[Start GIVEN DATA]

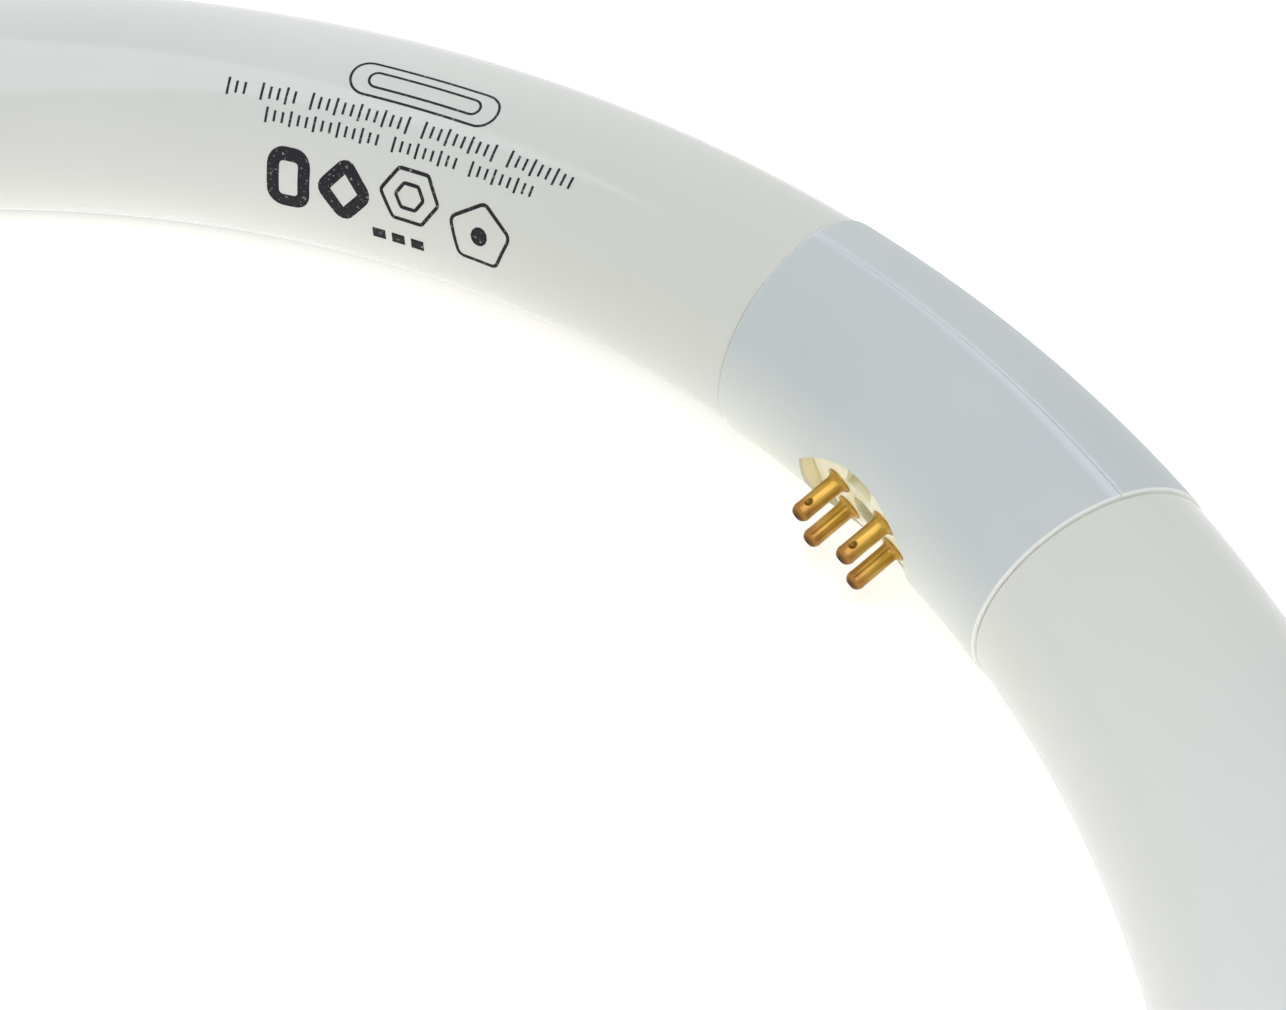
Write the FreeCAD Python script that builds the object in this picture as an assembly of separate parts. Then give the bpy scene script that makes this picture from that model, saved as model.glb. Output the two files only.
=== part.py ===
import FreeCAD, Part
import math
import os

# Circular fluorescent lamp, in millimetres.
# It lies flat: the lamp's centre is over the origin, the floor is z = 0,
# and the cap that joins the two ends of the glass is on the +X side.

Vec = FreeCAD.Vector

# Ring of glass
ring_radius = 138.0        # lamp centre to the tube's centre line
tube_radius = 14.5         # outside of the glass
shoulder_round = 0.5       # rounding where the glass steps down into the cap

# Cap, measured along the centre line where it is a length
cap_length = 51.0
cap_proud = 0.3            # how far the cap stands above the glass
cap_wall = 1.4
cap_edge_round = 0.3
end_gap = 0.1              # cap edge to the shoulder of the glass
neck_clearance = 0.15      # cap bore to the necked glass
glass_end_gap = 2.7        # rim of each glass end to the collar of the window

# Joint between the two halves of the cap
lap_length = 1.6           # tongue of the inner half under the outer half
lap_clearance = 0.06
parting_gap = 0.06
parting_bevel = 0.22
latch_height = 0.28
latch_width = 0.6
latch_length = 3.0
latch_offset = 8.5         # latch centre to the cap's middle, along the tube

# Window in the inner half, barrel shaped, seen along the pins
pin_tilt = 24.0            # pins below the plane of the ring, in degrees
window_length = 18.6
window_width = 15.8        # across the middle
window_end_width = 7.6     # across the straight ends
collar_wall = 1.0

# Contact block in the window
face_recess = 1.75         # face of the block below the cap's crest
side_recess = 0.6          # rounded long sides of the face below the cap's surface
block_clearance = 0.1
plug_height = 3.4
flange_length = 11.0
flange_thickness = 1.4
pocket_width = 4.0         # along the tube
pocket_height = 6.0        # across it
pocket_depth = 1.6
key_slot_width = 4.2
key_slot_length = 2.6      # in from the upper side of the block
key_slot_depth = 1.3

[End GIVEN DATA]

## TASK:
Print all of the data exactly as it was given.

## THE SOLUTION:
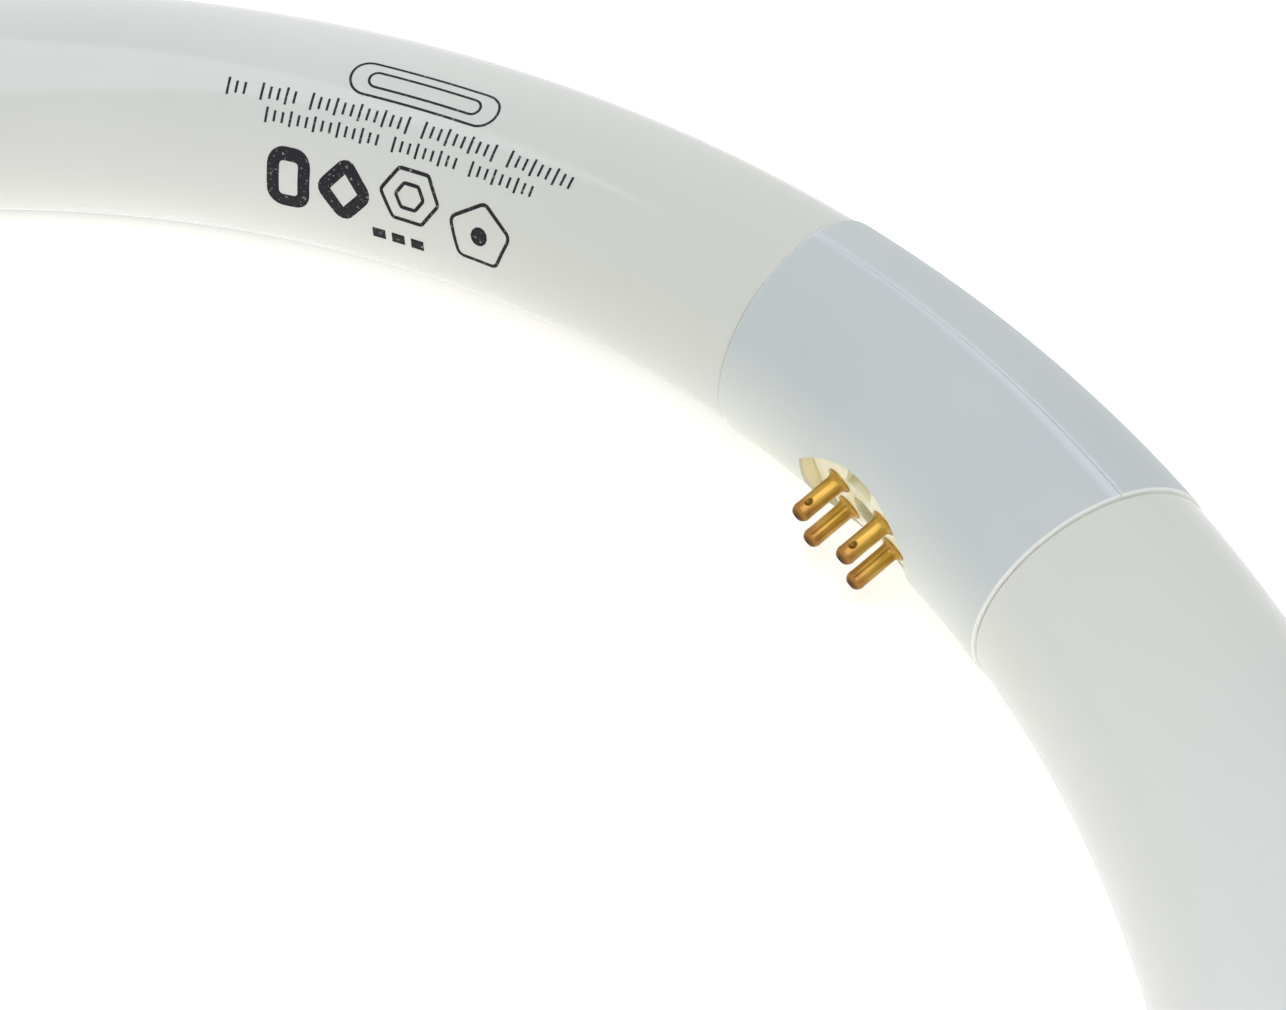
Write the FreeCAD Python script that builds the object in this picture as an assembly of separate parts. Then give the bpy scene script that makes this picture from that model, saved as model.glb. Output the two files only.
=== part.py ===
import FreeCAD, Part
import math
import os

# Circular fluorescent lamp, in millimetres.
# It lies flat: the lamp's centre is over the origin, the floor is z = 0,
# and the cap that joins the two ends of the glass is on the +X side.

Vec = FreeCAD.Vector

# Ring of glass
ring_radius = 138.0        # lamp centre to the tube's centre line
tube_radius = 14.5         # outside of the glass
shoulder_round = 0.5       # rounding where the glass steps down into the cap

# Cap, measured along the centre line where it is a length
cap_length = 51.0
cap_proud = 0.3            # how far the cap stands above the glass
cap_wall = 1.4
cap_edge_round = 0.3
end_gap = 0.1              # cap edge to the shoulder of the glass
neck_clearance = 0.15      # cap bore to the necked glass
glass_end_gap = 2.7        # rim of each glass end to the collar of the window

# Joint between the two halves of the cap
lap_length = 1.6           # tongue of the inner half under the outer half
lap_clearance = 0.06
parting_gap = 0.06
parting_bevel = 0.22
latch_height = 0.28
latch_width = 0.6
latch_length = 3.0
latch_offset = 8.5         # latch centre to the cap's middle, along the tube

# Window in the inner half, barrel shaped, seen along the pins
pin_tilt = 24.0            # pins below the plane of the ring, in degrees
window_length = 18.6
window_width = 15.8        # across the middle
window_end_width = 7.6     # across the straight ends
collar_wall = 1.0

# Contact block in the window
face_recess = 1.75         # face of the block below the cap's crest
side_recess = 0.6          # rounded long sides of the face below the cap's surface
block_clearance = 0.1
plug_height = 3.4
flange_length = 11.0
flange_thickness = 1.4
pocket_width = 4.0         # along the tube
pocket_height = 6.0        # across it
pocket_depth = 1.6
key_slot_width = 4.2
key_slot_length = 2.6      # in from the upper side of the block
key_slot_depth = 1.3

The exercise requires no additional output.